Katrina’s legacy a challenge to politicians – and politics

Ben Feller Associated Press

WASHINGTON – Politicians know every hurricane means avoiding disaster – including their own.

Intent on showing the empathy and crisis leadership voters want, Republicans from Mitt Romney to Southern governors scrambled to shape their tone and tactics Monday as an ominous storm barreled past their national convention site in Tampa, Fla., and toward the broader Gulf Coast.

Political peril awaits those who fumble disaster preparedness and responses. That’s the legacy of Hurricane Katrina, the 2005 storm that forever changed how responses to disasters would be judged.

Democrats also were quietly making their own calculations, mindful of how one insensitively timed political speech or line of attack could bring blowback. On a low-profile day at the White House, President Barack Obama got briefings on Tropical Storm Isaac and went forward – for now – with plans for a campaign trip beginning today to Iowa, Colorado and Virginia.

Seven years ago, Katrina’s blow was catastrophic, and an embarrassingly slow response from the federal government contributed to the toll and helped tarnish President George W. Bush’s second term. That episode became a potential make-or-break test for elected leaders to show smart politics and an agile, able response.

It was Bush’s Air Force One flyover of Katrina’s destruction of New Orleans that cemented the image of him as a detached leader – repeating a perception problem that his presidential dad, George H.W. Bush, faced for the federal response to Hurricane Andrew in 1992.
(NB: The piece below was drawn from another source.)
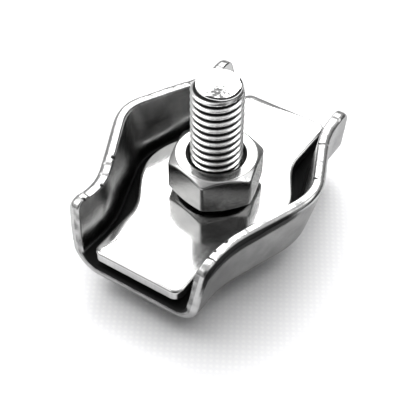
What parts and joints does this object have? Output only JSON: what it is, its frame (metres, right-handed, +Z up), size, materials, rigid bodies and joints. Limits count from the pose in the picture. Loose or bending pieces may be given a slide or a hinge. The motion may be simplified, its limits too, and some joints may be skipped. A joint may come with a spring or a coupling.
{
  "type": "wire rope clip",
  "caption": "Flat wire rope clip: a waisted stamped channel with a pressure plate, clamped by a square-neck bolt and a hexagon nut over two ropes lying side by side.",
  "frame": {"origin": "on the bolt's axis, at the lowest point of the bolt's head, on which the clip stands", "axes": "+Z up along the bolt towards its threaded end, Y along the ropes, X across them from flange to flange"},
  "size_m": [0.0216, 0.0264, 0.0179],
  "materials": {
    "body_steel": "tumble-polished stainless sheet, with sheared and slightly burred edges",
    "plate_steel": "bright polished stainless sheet",
    "bolt_steel": "rolled thread, bright, with a rough end face",
    "nut_steel": "turned and polished faces"
  },
  "bodies": {
    "clip_body": {"channel_body": "body_steel", "bolt": "bolt_steel"},
    "plate": {"pressure_plate": "plate_steel"},
    "nut": {"nut": "nut_steel"}
  },
  "joints": [
    {"name": "plate_lift", "type": "slide", "parent": "clip_body", "child": "plate", "axis": [0, 0, 1], "range_m": [0, 0.008]},
    {"name": "nut_turn", "type": "hinge", "parent": "plate", "child": "nut", "pos_m": [0, 0, 0.0078], "axis": [0, 0, 1], "range_deg": [0, 3600]}
  ],
  "couplings": [
    {"joint": "nut_turn", "follows": "plate_lift", "rad_per_m": 7854}
  ]
}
The younger Bush did not want to disrupt local rescue efforts but later wished he had landed in Baton Rouge, La., to show the people he cared.
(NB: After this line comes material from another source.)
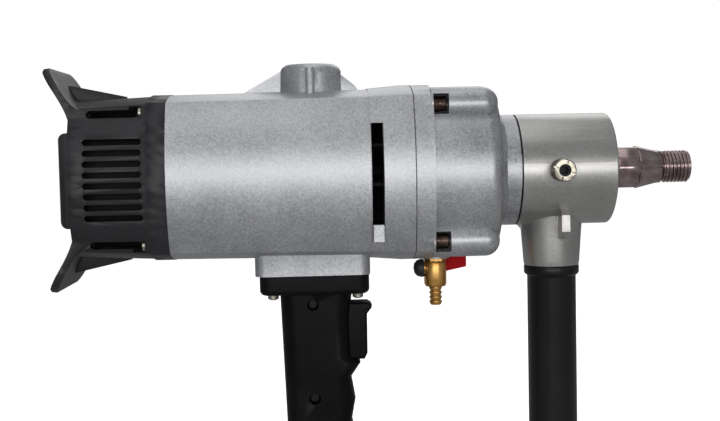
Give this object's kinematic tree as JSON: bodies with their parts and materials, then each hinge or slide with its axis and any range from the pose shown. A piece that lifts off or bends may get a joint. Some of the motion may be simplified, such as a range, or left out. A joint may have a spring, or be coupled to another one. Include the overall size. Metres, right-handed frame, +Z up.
{
  "type": "hand-held core drill",
  "caption": "Hand-held wet core drill: squarish cast motor and gear casing, flared rear stand, pistol grip, turning side handle, water valve and threaded spindle.",
  "frame": {"origin": "on the spindle axis at the root of the output thread", "axes": "+X along the spindle towards the bit, +Z up, handles towards -Z"},
  "size_m": [0.4295, 0.114, 0.2969],
  "materials": {
    "silver_paint": "metallic silver with fine flakes",
    "cast_silver": "satin metallic silver, finer flakes",
    "black_plastic": "matte moulded",
    "grip_plastic": "matte moulded, smooth",
    "fan_plastic": "moulded",
    "rubber": "satin",
    "gasket_paper": "pressed paper",
    "insulator": "phenolic",
    "carbon": "graphite",
    "nickel_steel": "nickel plated",
    "dark_steel": "dark oiled",
    "black_steel": "black oxide",
    "steel": "machined",
    "spindle_steel": "turned, browned",
    "laminations": "varnished laminations",
    "copper": "enamelled copper",
    "brass": "machined brass",
    "chrome": "polished",
    "red_plastic": "dipped vinyl"
  },
  "bodies": {
    "housing": {"armature_bearings": "steel", "brush_holders": "brass", "brush_plate": "insulator", "cable_gland": "rubber", "case_gasket": "gasket_paper", "fan_baffle": "fan_plastic", "fan_housing": "silver_paint", "field_coils": "copper", "gear_case": "silver_paint", "gear_case_bolts": "dark_steel", "grip_flange": "grip_plastic", "grip_flange_screws": "nickel_steel", "grip_shell_screws": "black_steel", "hose_barb": "brass", "layshaft_bearings": "steel", "left_grip_shell": "grip_plastic", "lower_brush_spring": "steel", "motor_housing": "silver_paint", "neck_ring": "rubber", "port_cap": "black_plastic", "rear_bearing_bracket": "black_plastic", "rear_cover": "black_plastic", "rear_cover_screws": "nickel_steel", "retainer_screws": "nickel_steel", "right_grip_shell": "grip_plastic", "seal_retainer": "steel", "shaft_seals": "rubber", "spindle_bearings": "steel", "stator_core": "laminations", "switch_body": "black_plastic", "upper_brush_spring": "steel", "valve_body": "brass", "valve_seats": "insulator", "valve_union": "brass", "water_ring": "brass", "water_tube": "copper"},
    "armature": {"armature_shaft": "steel", "armature_core": "laminations", "armature_windings": "copper", "commutator": "copper", "cooling_fan": "fan_plastic"},
    "layshaft": {"layshaft": "steel", "layshaft_gear": "steel"},
    "spindle": {"spindle": "spindle_steel", "spindle_gear": "steel", "clutch_discs": "insulator", "clutch_spring": "steel", "clutch_nut": "steel"},
    "side_handle": {"handle_collar": "cast_silver", "handle_tube": "steel", "handle_grip": "rubber", "handle_end_cap": "black_plastic"},
    "lock_ring": {"lock_ring": "nickel_steel"},
    "lock_screw": {"lock_screw": "dark_steel"},
    "trigger": {"trigger": "grip_plastic"},
    "valve_lever": {"valve_lever": "red_plastic", "valve_stem": "brass", "valve_ball": "chrome"},
    "upper_brush": {"upper_brush": "carbon"},
    "lower_brush": {"lower_brush": "carbon"}
  },
  "joints": [
    {"name": "armature_spin", "type": "hinge", "parent": "housing", "child": "armature", "pos_m": [0, 0, 0], "axis": [1, 0, 0], "continuous": true},
    {"name": "layshaft_spin", "type": "hinge", "parent": "housing", "child": "layshaft", "pos_m": [0, 0, 0.027], "axis": [1, 0, 0], "continuous": true},
    {"name": "spindle_spin", "type": "hinge", "parent": "housing", "child": "spindle", "pos_m": [0, 0, 0], "axis": [1, 0, 0], "continuous": true},
    {"name": "side_handle_turn", "type": "hinge", "parent": "housing", "child": "side_handle", "pos_m": [-0.0755, 0, 0], "axis": [1, 0, 0], "continuous": true},
    {"name": "lock_ring_lift", "type": "slide", "parent": "side_handle", "child": "lock_ring", "axis": [0, -1, 0], "range_m": [0, 0.00187]},
    {"name": "lock_screw_turn", "type": "hinge", "parent": "lock_ring", "child": "lock_screw", "pos_m": [-0.0775, -0.04, 0], "axis": [0, -1, 0], "range_deg": [0, 540]},
    {"name": "trigger_pull", "type": "slide", "parent": "housing", "child": "trigger", "axis": [-1, 0, 0], "range_m": [0, 0.006], "stiffness_N_per_m": 1200, "springref_m": -0.004},
    {"name": "valve_turn", "type": "hinge", "parent": "housing", "child": "valve_lever", "pos_m": [-0.1575, 0.0109, -0.066], "axis": [0, 1, 0], "range_deg": [0, 90]},
    {"name": "upper_brush_slide", "type": "slide", "parent": "housing", "child": "upper_brush", "axis": [0, 0, 1], "range_m": [0, 0.005], "stiffness_N_per_m": 400, "springref_m": -0.01, "deforming": ["upper_brush_spring"]},
    {"name": "lower_brush_slide", "type": "slide", "parent": "housing", "child": "lower_brush", "axis": [0, 0, -1], "range_m": [0, 0.005], "stiffness_N_per_m": 400, "springref_m": -0.01, "deforming": ["lower_brush_spring"]}
  ],
  "couplings": [
    {"joint": "layshaft_spin", "follows": "armature_spin", "ratio": -0.22727},
    {"joint": "spindle_spin", "follows": "armature_spin", "ratio": 0.1},
    {"joint": "lock_screw_turn", "follows": "lock_ring_lift", "rad_per_m": 5026.5}
  ]
}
“Its benefits would have been good public relations,” Bush wrote in his memoirs. “But public relations matter when you are president.”

Or running for president.

In brief comments Monday, Romney showed he was trying to find the balance.

“Our thoughts are with the people that are in the storm’s path,” Romney said as he and his wife, Ann, walked into a high school auditorium near his New Hampshire summer home to rehearse his convention speech.

Yet asked if he thought about canceling the event, he said: “We’ve got a great convention ahead.”

Isaac forced a Southern swath of Republican governors to change course.

Florida Gov. Rick Scott, Louisiana Gov. Bobby Jindal, Alabama Gov. Robert Bentley and Mississippi Gov. Phil Bryant all delayed or canceled their trips to Tampa.

Jindal, highly regarded in the party, and Scott, a face of the host state, had both been scheduled to give speeches. Jindal said he was staying home because there “is no time for politics here in Louisiana” during such a storm.

In Tampa, former Mississippi Gov. Haley Barbour, who guided his state through Katrina, said proper empathy would be shown to the people affected most. But he said the Republican Party cannot neglect its big chance to spread the convention message it had hoped to offer in the first place.

Obama, meanwhile, was showing his presidential side. He declared a state of emergency in Louisiana on Monday and reached out to Gulf Coast governors. The White House also made sure to announce that Obama, in his phone call to the Florida governor, offered any help the administration could provide, including to “ensure the safety of those visiting the state for the Republican National Convention.”

The feel of the GOP convention is already different.

Republicans essentially cut out the first day of activities on Monday as attention centered on Isaac’s path. It was reminiscent of four years ago, when presidential candidate John McCain and his party shortened their Minnesota convention out of political respect as Hurricane Gustav bore down on the Gulf coast.

Isaac, a tropical storm, is not expected to pack anywhere close to the wallop of Katrina even as it makes its way toward the northern Gulf Coast.

But the political Katrina factor remains timely. Isaac was expected to hit the Gulf Coast by today or Wednesday – the seventh anniversary of Hurricane Katrina.

The Katrina lesson applies to all natural disasters, from fires to tornadoes, as well as human tragedies like the mass shooting in July in Aurora, Colo. Obama and Romney both spoke at that time about the need for America to pull together, although harsh politics resumed shortly, as they are likely to again soon.